For instance, CNN Money reported that in 2011 the FTC did a spot-check of funeral homes and found that “nearly one in four had serious violations … involving their failure to properly disclose prices” and misleading customers about federal and state law. They also found “industry training tools … [that] reveal funeral pros sharing tips on how to hook grieving families into going over their budgets and to divert them from buying cheaper merchandise elsewhere.”

So if you select a funeral home just because someone recommended it or because it’s close to home, you have a one-in-four chance of doing business with a shady funeral home.

And speaking of how people select a funeral home, often, they don’t shop around, which could cost them thousands of dollars. CNN Money also reported that the cost of a traditional funeral varies widely. For instance, a funeral in Atlanta could cost $3,890 or $11,595, and those two quotes were from funeral homes within a five-mile radius of each other.

Why Families End Up Overpaying for Funeral Services

We know we should shop around, just like any other purchase.

The problem is that shopping for funeral services isn’t just like any other purchase. It’s an emotional time. Often, family members are in shock. Grief, by itself, can be all-consuming. Add to that all of the arrangements, everything that has to be done in just a few days’ time: decisions, flowers, gathering photos, dealing with certain family members (you probably know the ones), and a whole slew of unexpected expenses. Maybe they’ve never had to make funeral arrangements before. They’re lost and overwhelmed.

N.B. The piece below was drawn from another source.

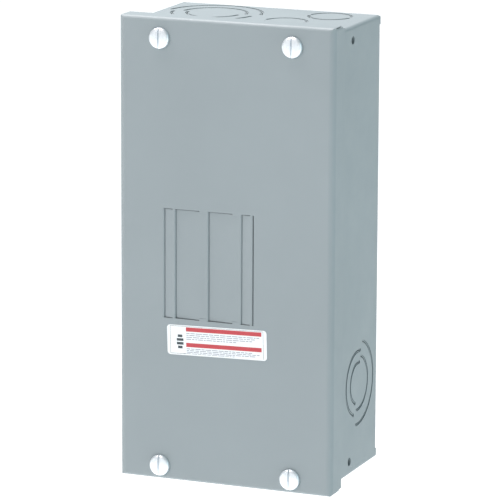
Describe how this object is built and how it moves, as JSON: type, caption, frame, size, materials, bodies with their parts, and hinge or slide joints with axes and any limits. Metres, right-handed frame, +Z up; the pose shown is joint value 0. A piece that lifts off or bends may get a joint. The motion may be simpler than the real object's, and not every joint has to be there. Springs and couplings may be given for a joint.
{
  "type": "surface-mounted load center",
  "caption": "Shallow upright sheet-steel distribution box with a screw-on cover, tied breaker knockouts and conduit knockouts, holding a small bus interior with lugs and a neutral bar.",
  "frame": {"origin": "middle of the back face of the box, on the wall", "axes": "+X to the right seen from the front, +Y into the wall, +Z up along the height"},
  "size_m": [0.12, 0.0783, 0.2465],
  "materials": {
    "grey_enamel": "baked blue-grey enamel, slight orange peel",
    "zinc_plate": "bright zinc plated screws",
    "label_stock": "white printed sticker, semi-gloss",
    "galvanized": "galvanized sheet",
    "black_moulding": "moulded phenolic",
    "tinned_bus": "tin-plated bar",
    "lug_aluminium": "extruded aluminium",
    "green_finish": "green bonding screw"
  },
  "bodies": {
    "box": {"box_shell": "grey_enamel", "top_end_wall": "grey_enamel", "bottom_end_wall": "grey_enamel", "interior_pan": "galvanized", "pan_screws": "zinc_plate", "insulator_base": "black_moulding", "insulator_screws": "zinc_plate", "bus_bar_screws": "zinc_plate", "lug_fixing_screws": "zinc_plate", "hook_rail": "galvanized", "hook_rail_rivets": "zinc_plate", "neutral_support": "black_moulding", "neutral_support_screws": "zinc_plate", "neutral_bar": "lug_aluminium", "neutral_bar_screws": "zinc_plate", "neutral_lug": "lug_aluminium", "neutral_lug_fixing_screw": "zinc_plate", "bonding_screw": "green_finish", "bus_bar_a": "tinned_bus", "bus_bar_b": "tinned_bus", "main_lug_a": "lug_aluminium", "main_lug_b": "lug_aluminium"},
    "cover": {"front_cover": "grey_enamel", "cover_label": "label_stock"},
    "cover_screw_top_left": {"cover_screw_top_left": "zinc_plate"},
    "cover_screw_top_right": {"cover_screw_top_right": "zinc_plate"},
    "cover_screw_bottom_left": {"cover_screw_bottom_left": "zinc_plate"},
    "cover_screw_bottom_right": {"cover_screw_bottom_right": "zinc_plate"},
    "main_lug_screw_a": {"main_lug_screw_a": "zinc_plate"},
    "main_lug_screw_b": {"main_lug_screw_b": "zinc_plate"},
    "neutral_lug_screw": {"neutral_lug_screw": "zinc_plate"},
    "terminal_screw_1": {"terminal_screw_1": "zinc_plate"},
    "terminal_screw_2": {"terminal_screw_2": "zinc_plate"},
    "terminal_screw_3": {"terminal_screw_3": "zinc_plate"},
    "terminal_screw_4": {"terminal_screw_4": "zinc_plate"},
    "terminal_screw_5": {"terminal_screw_5": "zinc_plate"},
    "terminal_screw_6": {"terminal_screw_6": "zinc_plate"}
  },
  "joints": [
    {"name": "cover_lift", "type": "slide", "parent": "box", "child": "cover", "axis": [0, -1, 0], "range_m": [0, 0.15]},
    {"name": "screw_turn_top_left", "type": "hinge", "parent": "cover", "child": "cover_screw_top_left", "pos_m": [-0.0369, -0.076, 0.1128], "axis": [0, -1, 0], "continuous": true},
    {"name": "screw_turn_top_right", "type": "hinge", "parent": "cover", "child": "cover_screw_top_right", "pos_m": [0.0369, -0.076, 0.1128], "axis": [0, -1, 0], "continuous": true},
    {"name": "screw_turn_bottom_left", "type": "hinge", "parent": "cover", "child": "cover_screw_bottom_left", "pos_m": [-0.0369, -0.076, -0.1153], "axis": [0, -1, 0], "continuous": true},
    {"name": "screw_turn_bottom_right", "type": "hinge", "parent": "cover", "child": "cover_screw_bottom_right", "pos_m": [0.0369, -0.076, -0.1153], "axis": [0, -1, 0], "continuous": true},
    {"name": "main_lug_clamp_a", "type": "slide", "parent": "box", "child": "main_lug_screw_a", "axis": [0, 1, 0], "range_m": [0, 0.0085]},
    {"name": "main_lug_clamp_b", "type": "slide", "parent": "box", "child": "main_lug_screw_b", "axis": [0, 1, 0], "range_m": [0, 0.0085]},
    {"name": "neutral_lug_clamp", "type": "slide", "parent": "box", "child": "neutral_lug_screw", "axis": [0, 1, 0], "range_m": [0, 0.0085]},
    {"name": "terminal_clamp_1", "type": "slide", "parent": "box", "child": "terminal_screw_1", "axis": [0, 1, 0], "range_m": [0, 0.0045]},
    {"name": "terminal_clamp_2", "type": "slide", "parent": "box", "child": "terminal_screw_2", "axis": [0, 1, 0], "range_m": [0, 0.0045]},
    {"name": "terminal_clamp_3", "type": "slide", "parent": "box", "child": "terminal_screw_3", "axis": [0, 1, 0], "range_m": [0, 0.0045]},
    {"name": "terminal_clamp_4", "type": "slide", "parent": "box", "child": "terminal_screw_4", "axis": [0, 1, 0], "range_m": [0, 0.0045]},
    {"name": "terminal_clamp_5", "type": "slide", "parent": "box", "child": "terminal_screw_5", "axis": [0, 1, 0], "range_m": [0, 0.0045]},
    {"name": "terminal_clamp_6", "type": "slide", "parent": "box", "child": "terminal_screw_6", "axis": [0, 1, 0], "range_m": [0, 0.0045]}
  ]
}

They also might be pressured into paying more. “Funeral directors say you don’t want to skimp because funerals aren’t just about the deceased,” reports Terry Sheridan for FOX Business. “The ritual involved in burying a loved one provides support and healing to the family, they say. But consumer advocates caution that this is how funeral directors make a living.”

And in addition to the emotional aspects, most people simply don’t know their rights. (I didn’t before writing this article!) For instance, some funeral homes will tell you that you have to buy the coffin directly from the funeral home, which goes against the Funeral Rule. Or they’ll say that a certain service is required by law, when in fact the FTC does not require the service at all.

How to Get a Fair Price During a Difficult Time

No one wants to think about planning a funeral. And I suspect that any specific advice you’ve read today won’t exactly be the first thing you think of when you’re faced with the loss of a loved one and have to make plans.

So I think that the main things to remember are, one, to shop around — which you can do on the phone — and two, that you have a lot of rights under the FTC Funeral Rule, including:

  • Only buying the goods and services you want. You don’t have to buy a package deal.

  • Getting price information on the phone, without providing your contact information.

  • Getting a written, itemized price list of all the items and services available.

  • Seeing a written price list for caskets before you actually see the caskets, so you can ask about any lower-priced products that may not be on display.

  • Getting a statement listing every good and service you’ve selected, the price of each, and the total cost immediately after you make the arrangements and before you pay.

  • Providing the funeral home with a casket or urn bought elsewhere, which they must handle without any additional fees.

You might not remember these bullet points, but maybe you’ll remember that the Funeral Rule exists, and you can reference it if you ever have the need. Also, the FTC provides a funeral pricing checklist to help you shop around: https://www.consumer.ftc.gov/articles/0301-funeral-costs-and-pricing-checklist#Funeral_Pricing.

Finally, when some funeral directors say that the “ritual involved in burying a loved one provides support and healing to the family,” I wholeheartedly agree.

Only it’s not the ritual of buying the most expensive casket that heals, it is the ritual of support other people offer that gets you through. And I think part of that support can even include the logistics of making funeral arrangements, so consider ways that others can play a supportive role. It may be comforting to have a friend or family member whose opinion you trust help you shop around and make decisions. Someone who has your and your family’s best interests at heart will be glad to take the burden for you.